Three (8%) patients developed spontaneous de novo retinal detachments. All had significant proliferative vitreoretinopathy [13]. Retinal detachments in the context of K-Pros are mostly either tractional or rhegmatogenous in origin and tend to have poorer outcomes [14,15,16]. Often patients do not notice any symptoms until the detachment is extensive and severe, despite close follow-up. One approach to decrease complications is to perform a vitrectomy at the time of initial K-Pro surgery; however, studies suggest that this does not actually reduce the risk of retinal detachments [17]. We suggest that all patients have an in office B-scan ultrasound looking for early retinal detachments at each follow-up visit.

Glaucoma is the perennial bane of K-Pro surgery and this was no exception in our cohort. Three (8%) patients had NPL vision as a result of glaucoma, all through varied and unexpected mechanisms. In one there was unrealised advanced glaucoma prior to K-Pro surgery that progressed despite a reasonable IOP. A second patient had intractable chronic high IOP (~40 mm Hg) in the post-operative period. Finally, a third patient developed aqueous misdirection with an extremely high IOP that resulted in a central retinal artery occlusion. Our experience has taught us to anticipate high IOPs in all patients and to plan for this. We now pre-place Baerveldt tube plates in all eyes that do not have glaucoma/ocular hypertension or a history of steroid response. If the IOP were to rise, we can insert the tube in the eye as a secondary procedure to control the IOP while minimising the risk of hypotony as the bleb over the tube plate would have had time to mature. Thus far, only one eye has needed this procedure. Eyes with pre-existing glaucoma, ocular hypertension or known steroid response undergo full Baerveldt 350 implantation either prior to or at the time of K-Pro implantation. We chose the Baerveldt tube over the Ahmed valve tube as studies demonstrate that it achieves greater IOP reduction in the long term [18, 19]. To ameliorate the hypotensive phase described in Baerveldt tube surgery, a supramid is inserted into the tube and a 10.0 nylon suture used to ligate the tube at point of surgery. In the event of high IOPs in the initial post-operative period, the intraluminal length of the supramid can be adjusted or the 10.0 nylon can be suture lysed with an Argon laser to allow flow through the tube.

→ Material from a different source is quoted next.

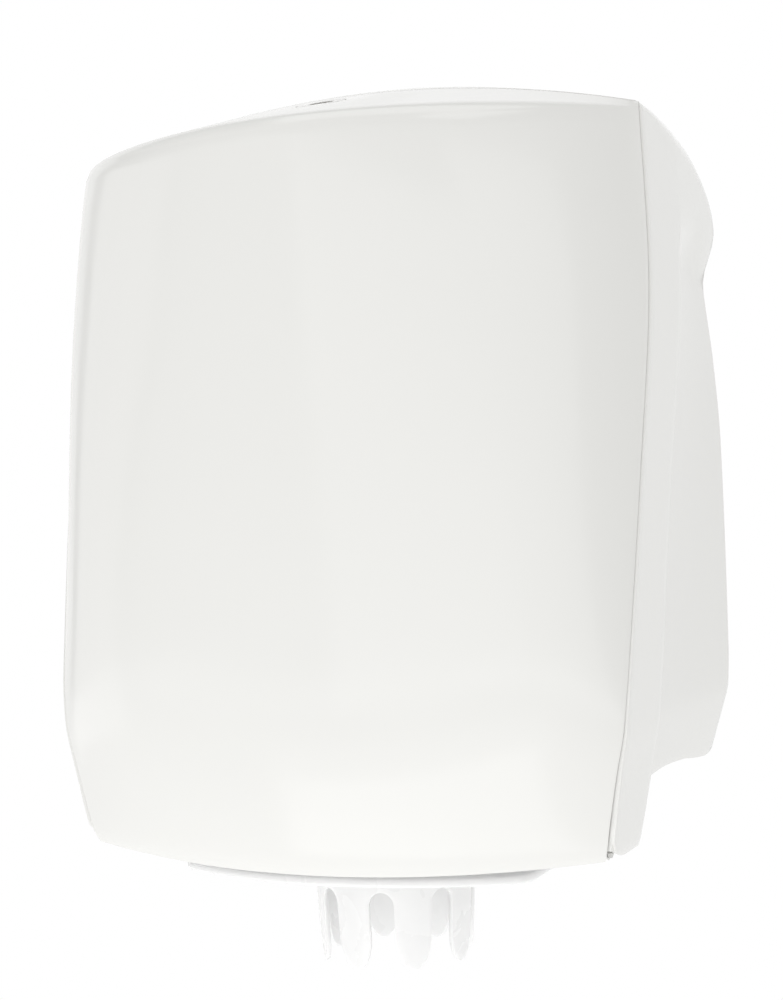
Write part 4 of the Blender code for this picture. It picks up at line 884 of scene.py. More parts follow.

Based on our experience, we would suggest that a Boston keratoprosthesis type 1 implant is suitable for patients with any type of anterior segment pathology, as long as there is no posterior segment disease and the eye produces adequate tears (minimum Schirmer 1 of 5 mm). However, most patients who are referred to us do not fit this guideline and so must be considered on a case-by-case basis. Once stable post-operatively, we would suggest a regular follow-up interval of two months where the large diameter bandage contact lens can be changed, a B-scan performed assessing the retina, and digital assessment of IOP coupled with optic disc examination for glaucoma development and progression.

Summary

What was known before

  • Keratoprosthesis surgery is an option for high-risk corneal grafts, which in the UK is generally reserved for very complex pathology.

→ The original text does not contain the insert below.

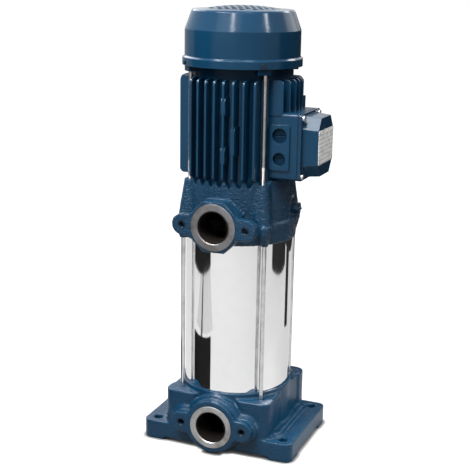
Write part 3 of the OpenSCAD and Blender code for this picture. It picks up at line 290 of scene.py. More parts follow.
class Tree:
    """A material's node tree, with short calls to add and link nodes."""

    def __init__(self, name: str) -> None:
        """Starts a material with one surface shader.

        Args:
            name: The material's name.
        """
        self.material = bpy.data.materials.new(name)
        self.material.use_nodes = True
        self.nodes = self.material.node_tree.nodes
        self.links = self.material.node_tree.links
        self.nodes.clear()
        output = self.nodes.new("ShaderNodeOutputMaterial")
        self.surface = self.nodes.new("ShaderNodeBsdfPrincipled")
        self.links.new(self.surface.outputs[0], output.inputs["Surface"])
        self.position = self.nodes.new("ShaderNodeTexCoord").outputs["Object"]

    def set(self, **values: float | Colour) -> None:
        """Sets constants on the surface shader.

        Args:
            values: Numbers or colours by the socket's name, with underscores for spaces.
        """
        for key, value in values.items():
            socket = self.surface.inputs[key.replace("_", " ")]
            socket.default_value = (*value, 1.0) if isinstance(value, tuple) else value

    def noise(
        self, scale: float, detail: float = 4.0, roughness: float = 0.5, stretch: Vec3 = (1, 1, 1)
    ) -> Socket:
        """Adds noise on the object's position.

        Args:
            scale: Number of cells in a metre.
            detail: Number of octaves.
            roughness: Strength of the finer octaves.
            stretch: Scale factors along the axes.

        Returns:
            The noise value's socket.
        """
        mapping = self.nodes.new("ShaderNodeMapping")
        mapping.inputs["Scale"].default_value = stretch
        self.links.new(self.position, mapping.inputs["Vector"])
        node = self.nodes.new("ShaderNodeTexNoise")
        node.inputs["Scale"].default_value = scale
        node.inputs["Detail"].default_value = detail
        node.inputs["Roughness"].default_value = roughness
        self.links.new(mapping.outputs[0], node.inputs["Vector"])
        return node.outputs[0]

    def math(
        self, operation: str, a: Value, b: Value | None = None, c: Value | None = None
    ) -> Socket:
        """Adds a math node on sockets or numbers.

        Args:
            operation: Blender's name of the operation.
            a: First value.
            b: Second value.
            c: Third value.

        Returns:
            The result's socket.
        """
        node = self.nodes.new("ShaderNodeMath")
        node.operation = operation
        for socket, value in zip(node.inputs, (a, b, c)):
            if value is None:
                continue
            if isinstance(value, (int, float)):
                socket.default_value = value
            else:
                self.links.new(value, socket)
        return node.outputs[0]

    def ramp(
        self, value: Socket, low: float, high: float, out_low: float = 0.0, out_high: float = 1.0
    ) -> Socket:
        """Maps a value from low..high to out_low..out_high, clamped.

        Args:
            value: The socket to map.
            low: Input at the start.
            high: Input at the end.
            out_low: Output at the start.
            out_high: Output at the end.

        Returns:
            The mapped socket.
        """
        node = self.nodes.new("ShaderNodeMapRange")
        self.links.new(value, node.inputs["Value"])
        keys = ("From Min", "From Max", "To Min", "To Max")
        for key, number in zip(keys, (low, high, out_low, out_high)):
            node.inputs[key].default_value = number
        return node.outputs[0]

    def mix(self, factor: Socket, a: Socket | Colour, b: Socket | Colour) -> Socket:
        """Mixes two colours.

        Args:
            factor: Socket of the share of b.
            a: Colour or socket.
            b: Colour or socket.

        Returns:
            The mixed colour's socket.
        """
        node = self.nodes.new("ShaderNodeMix")
        node.data_type = "RGBA"
        self.links.new(factor, node.inputs[0])
        for socket, value in ((node.inputs[6], a), (node.inputs[7], b)):
            if isinstance(value, tuple):
                socket.default_value = (*value, 1.0)
            else:
                self.links.new(value, socket)
        return node.outputs[2]

    def bump(self, height: Socket, distance: float, normal: Socket | None = None) -> Socket:
        """Adds a bump node.

        Args:
            height: Socket of the height, 0..1.
            distance: Height of 1 in metres.
            normal: Socket of the normal underneath.

        Returns:
            The normal's socket.
        """
        node = self.nodes.new("ShaderNodeBump")
        node.inputs["Distance"].default_value = distance
        node.inputs["Strength"].default_value = 1.0
        self.links.new(height, node.inputs["Height"])
        if normal is not None:
            self.links.new(normal, node.inputs["Normal"])
        return node.outputs[0]

    def rounded_edges(self, radius: float) -> Socket:
        """Adds normals that round every edge.

        Args:
            radius: Radius of the edges in metres.

        Returns:
            The normal's socket.
        """
        node = self.nodes.new("ShaderNodeBevel")
        node.samples = BEVEL_SAMPLES
        node.inputs["Radius"].default_value = radius
        return node.outputs[0]

    def axes(self) -> dict[str, Socket]:
        """The object's own X, Y and Z as sockets.

        Returns:
            The sockets by axis.
        """
        split = self.nodes.new("ShaderNodeSeparateXYZ")
        self.links.new(self.position, split.inputs[0])
        return {axis: split.outputs[axis] for axis in "XYZ"}

    def feed(self, **sockets: Socket) -> None:
        """Links sockets into the surface shader.

        Args:
            sockets: Sockets by the input's name, with underscores for spaces.
        """
        for key, socket in sockets.items():
            self.links.new(socket, self.surface.inputs[key.replace("_", " ")])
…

  • There have been no previous keratoprosthesis outcomes data published from the United Kingdom.

What this study adds

  • Visual outcome was dependent on posterior segment disease (glaucoma, previous retinal detachment) rather than anterior segment disease (underlying pathology that necessitated keratoprosthesis surgery).

  • Those without posterior segment disease attained a mean visual acuity of 6/15, which was maintained for the duration of follow-up.

  • In contrast, those with posterior segment disease initially improved, but mean visual acuity declined to Count Fingers over a mean of 28 months. In general, approximately a third improved vision, a third maintained vision and a third deteriorated in vision at final follow-up.

  • Glaucoma progression and retinal detachment were key challenges in our cohort.